- White-cheeked Honeyeater in the reserve
- Location: Queensland
- Nearest city: Hervey Bay
- Coordinates: 25°22′58.656″S 152°49′39.828″E﻿ / ﻿25.38296000°S 152.82773000°E
- Area: 12,422.16 km^{2} (4,796.22 sq mi)
- Established: 1977
- Visitors: 950,000 (annual estimate) (in 2016)
- Website: Official website

= Great Sandy Biosphere Reserve =

Great Sandy Biosphere Reserve is a biosphere reserve in the Australian state of Queensland located on land and coastal waters associated both with the local government areas of the Fraser Coast Region and the Gympie Region and Fraser Island (also known as K'Gari and Gari), and with the bay known as Hervey Bay.

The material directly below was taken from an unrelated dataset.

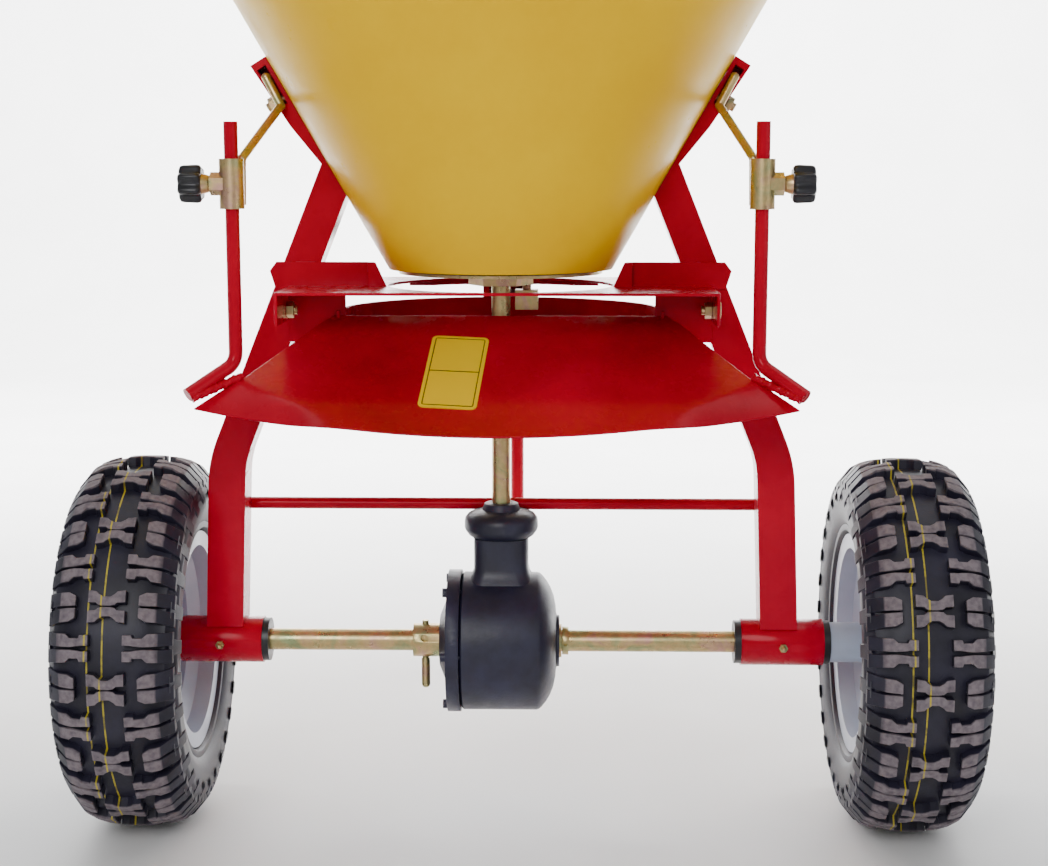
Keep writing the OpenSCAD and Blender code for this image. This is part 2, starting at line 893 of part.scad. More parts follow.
module left_hub() {
    color(silver) place() difference() {
        along_x(-left_wheel_x - 42) tube(hub_r, axle_r + fit, left_wheel_x + 42 - hub_start);
        translate([-left_wheel_x - 30, 0, axle_z - 40]) cylinder(r = 3, h = 80);
    }
}

module right_hub() {
    color(silver) place() along_x(hub_start) tube(hub_r, 13, right_wheel_x + 39 - hub_start);
}

module right_hub_bushes() {
    color(black) place() for (x = [hub_start, right_wheel_x + 14])
        along_x(x) tube(13, axle_r + fit, 25);
}

// ---------- spinner ----------

module spinner_shaft() {
    color(zinc) place() translate([0, 0, 203]) cylinder(r = shaft_r, h = 372);
}

module spinner_disc() {
    color(zinc) place() translate([0, 0, disc_z]) difference() {
        union() {
            cylinder(r = disc_r, h = 2.5);
            translate([0, 0, -3]) tube(disc_r, disc_r - 2, 4);
        }
        translate([0, 0, -skin]) cylinder(r = 14, h = 5);
    }
}

// Hub with a flange on top of the disc and a spigot through it
module disc_hub() {
    color(zinc) place() translate([0, 0, disc_z]) difference() {
        union() {
            translate([0, 0, -18]) cylinder(r = 14, h = 21);
            translate([0, 0, 2.5]) cylinder(r = 24, h = 4);
        }
        translate([0, 0, -20]) cylinder(r = shaft_r, h = 30);
    }
}

// Upright vanes on the disc, each an angle section
module vanes() {
    color(zinc) place() for (i = [0 : vane_count - 1]) rotate(360 / vane_count * i + 45) {
        translate([30, -1.2, disc_z + 2.5]) cube([disc_r - 32, 2.4, 16]);
        translate([30, 1.2, disc_z + 2.5]) cube([disc_r - 32, 12, 2]);
    }
}

// Hub with two bent fingers that stirs the load above the outlets
module agitator() {
    color(zinc) place() difference() {
        union() {
            translate([0, 0, 540]) cylinder(r = 15, h = 22);
            for (a = [0, 180]) rotate(a) bar_path([[11, 0, 550], [48, 0, 535], [60, 8, 519]], 4);
        }
        translate([0, 0, 500]) cylinder(r = shaft_r, h = 100);
    }
}

// ---------- shutter ----------

// Plate under the hopper that turns about the bearing and opens its three outlets
module shutter_plate() {
    color(zinc) place() translate([0, 0, hopper_z - 4]) linear_extrude(2.5) difference() {
        union() {
            circle(r = 92);
            rotate(20) translate([-14, 60]) square([28, 250]);
        }
        circle(r = 17.9);
        for (a = outlet_angles) rotate(a + shutter_turn) translate([62, 0]) circle(r = outlet_r);
    }
}

module shutter_grip() {
    color(black) place() rotate(20) translate([0, 300, hopper_z - 2.75]) difference() {
        rotate([-90, 0, 0]) cylinder(r = 16, h = 70);
        translate([-14.5, -skin, -1.35]) cube([29, 12, 2.7]);
        translate([-40, -skin, -80]) cube([80, 80, 69]);
        translate([-40, -skin, 11]) cube([80, 80, 69]);
    }
}

// Block that hangs from the shutter on a stud
module shutter_block() {
    color(zinc) place() {
        translate([23, 22, 467]) translate([-10.5, -9, 0]) cube([21, 18, 18]);
        translate([23, 30, 485]) cylinder(r = 4, h = 17);
    }
}

// ---------- parking stand ----------

module parking_stand() {
    color(red) place() translate([0, stand_y, -lift]) {
        translate([0, 0, 6]) cylinder(r = stand_r, h = stand_top + lift - 6);
        cylinder(r = 32, h = 6);
    }
}

module stand_clamp_screw() {
    color(zinc) place() translate([0, stand_y, stand_bar_z - 34]) {
        rotate([0, 90, 0]) translate([0, 0, stand_r + 0.3]) cylinder(r = 4, h = 30);
        translate([stand_r + 26, 0, -22]) cylinder(r = 3.5, h = 44);
    }
}

left_leg();
right_leg();
left_axle_housing();
right_axle_housing();
axle_bushes();
grease_nipples();
cross_rod();
platform();
front_guard();
bracket_bolts();
drawbar();
drawbar_strap();
hitch_clevis();
stand_socket();
hopper();
hopper_bolts();
shaft_bearing();
bearing_nut();
left_rod_guide();
right_rod_guide();
gearbox_housing();
gearbox_cover();
gearbox_cap();
cover_screws();
gearbox_bushes();
axle();
gear_sleeve();
crown_gear();
axle_collar();
axle_pins();
drive_pin();
left_rim();
left_rim_disc();
left_tyre();
left_hub();
left_valve();
right_rim();
right_rim_disc();
right_tyre();
right_hub();
right_hub_bushes();
right_valve();
spinner_shaft();
pinion();
spinner_disc();
disc_hub();
vanes();
agitator();
hood();
left_deflector_rod();
right_deflector_rod();
hood_label();
left_clamp_knob();
right_clamp_knob();
shutter_plate();
shutter_grip();
shutter_block();
parking_stand();
stand_clamp_screw();
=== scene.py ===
import json
import math

import bmesh
import bpy
from mathutils import Matrix, Vector


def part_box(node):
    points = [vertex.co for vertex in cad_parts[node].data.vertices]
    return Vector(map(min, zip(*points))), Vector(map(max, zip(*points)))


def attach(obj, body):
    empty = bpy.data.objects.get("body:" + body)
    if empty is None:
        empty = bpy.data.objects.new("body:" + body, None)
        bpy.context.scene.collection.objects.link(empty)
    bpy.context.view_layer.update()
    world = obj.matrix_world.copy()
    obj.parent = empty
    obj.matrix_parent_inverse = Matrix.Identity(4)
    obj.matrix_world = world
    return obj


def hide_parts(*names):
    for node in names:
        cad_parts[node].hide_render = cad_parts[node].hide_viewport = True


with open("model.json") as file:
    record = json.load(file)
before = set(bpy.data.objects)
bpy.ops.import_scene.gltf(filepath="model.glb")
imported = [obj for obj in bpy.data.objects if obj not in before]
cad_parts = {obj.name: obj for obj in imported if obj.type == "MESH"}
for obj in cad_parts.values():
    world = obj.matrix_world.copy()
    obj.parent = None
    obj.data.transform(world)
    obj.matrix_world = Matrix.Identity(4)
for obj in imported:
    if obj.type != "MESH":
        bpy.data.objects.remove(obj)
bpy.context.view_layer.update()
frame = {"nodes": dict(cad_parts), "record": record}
nodes = frame["nodes"]

MM = 0.001


def middle(node):
    low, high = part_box(node)
    return (low + high) / 2


# part.scad draws from a point 159 mm under the axle, midway between the legs
AXLE_Z = 159
ORIGIN = Vector((middle("platform").x, middle("left_hub").y, middle("left_hub").z - AXLE_Z * MM))


def at(x, y, z):
    """A point given in millimetres as part.scad draws it."""
    return ORIGIN + Vector((x, y, z)) * MM


# ---------- camera, light and floor ----------

PITCH, YAW, ROLL = (math.radians(a) for a in (8.61, -1.31, 0.0))
ahead = Vector((math.sin(YAW) * math.cos(PITCH), math.cos(YAW) * math.cos(PITCH), -math.sin(PITCH)))
level_right = Vector((math.cos(YAW), -math.sin(YAW), 0))
level_up = level_right.cross(ahead)
right = level_right * math.cos(ROLL) + level_up * math.sin(ROLL)
up = level_up * math.cos(ROLL) - level_right * math.sin(ROLL)

camera = bpy.data.objects.new("camera", bpy.data.cameras.new("camera"))
bpy.context.scene.collection.objects.link(camera)
camera.data.sensor_width = 36
camera.data.lens = 62.61
camera.data.clip_end = 50
camera.matrix_world = Matrix.Translation(at(58.8, -1654.3, 605.4)) @ Matrix((right, up, -ahead)).transposed().to_4x4()
bpy.context.scene.camera = camera


def area_light(name, place, target, size, power, colour=(1, 1, 1)):
    light = bpy.data.objects.new(name, bpy.data.lights.new(name, "AREA"))
    bpy.context.scene.collection.objects.link(light)
    light.data.shape = "DISK"
    light.data.size = size
    light.data.energy = power
    light.data.color = colour
    light.location = place
    light.rotation_euler = (target - light.location).to_track_quat("-Z", "Y").to_euler()


aim = at(0, 0, 450)
BACKDROP_POWER = 420
area_light("key", at(-500, -2400, 1500), aim, 1.3, 30)
area_light("fill", at(1900, -1500, 1100), aim, 1.6, 6)
area_light("top", at(0, 300, 2700), aim, 2.2, 24)
area_light("back", at(-900, 2400, 1500), aim, 1.8, 16)
area_light("backdrop left", at(-1500, 1900, 2300), at(-1300, 4200, 300), 2.0, BACKDROP_POWER)
area_light("backdrop right", at(1500, 1900, 2300), at(1300, 4200, 300), 2.0, BACKDROP_POWER)

world = bpy.data.worlds.new("studio")
bpy.context.scene.world = world
world.use_nodes = True
world.node_tree.nodes["Background"].inputs["Color"].default_value = (1.0, 1.0, 1.0, 1)
world.node_tree.nodes["Background"].inputs["Strength"].default_value = 0.42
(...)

The biosphere reserve was described by UNESCO in 2016 as:The Great Sandy Biosphere Reserve is located in the Southeast Queensland Bioregion in eastern Australia. Renowned for its cultural and ecological significance, the reserve contains the Great Sandy Strait, a Ramsar-listed wetland, and Fraser Island, a UNESCO World Heritage site. The reserve incorporates the largest Sand Island and coastal sand mass in the world.

The biosphere reserve was established in 2009 and its managing authorities are reported as being the Burnett Mary Regional Group for Natural Resource Management Ltd., the Environmental Protection Agency (Queensland), the Queensland Parks and Wildlife Service and the local government areas of the Fraser Coast Region and the Gympie Region.

The reserve is a volcanic area and the highest peak in its vicinity is Mount Mothar (450 metres above sea level). There are 6 rivers flowing through the reserve and it is known for being home to the world's tallest and richest rainforest growing on sand.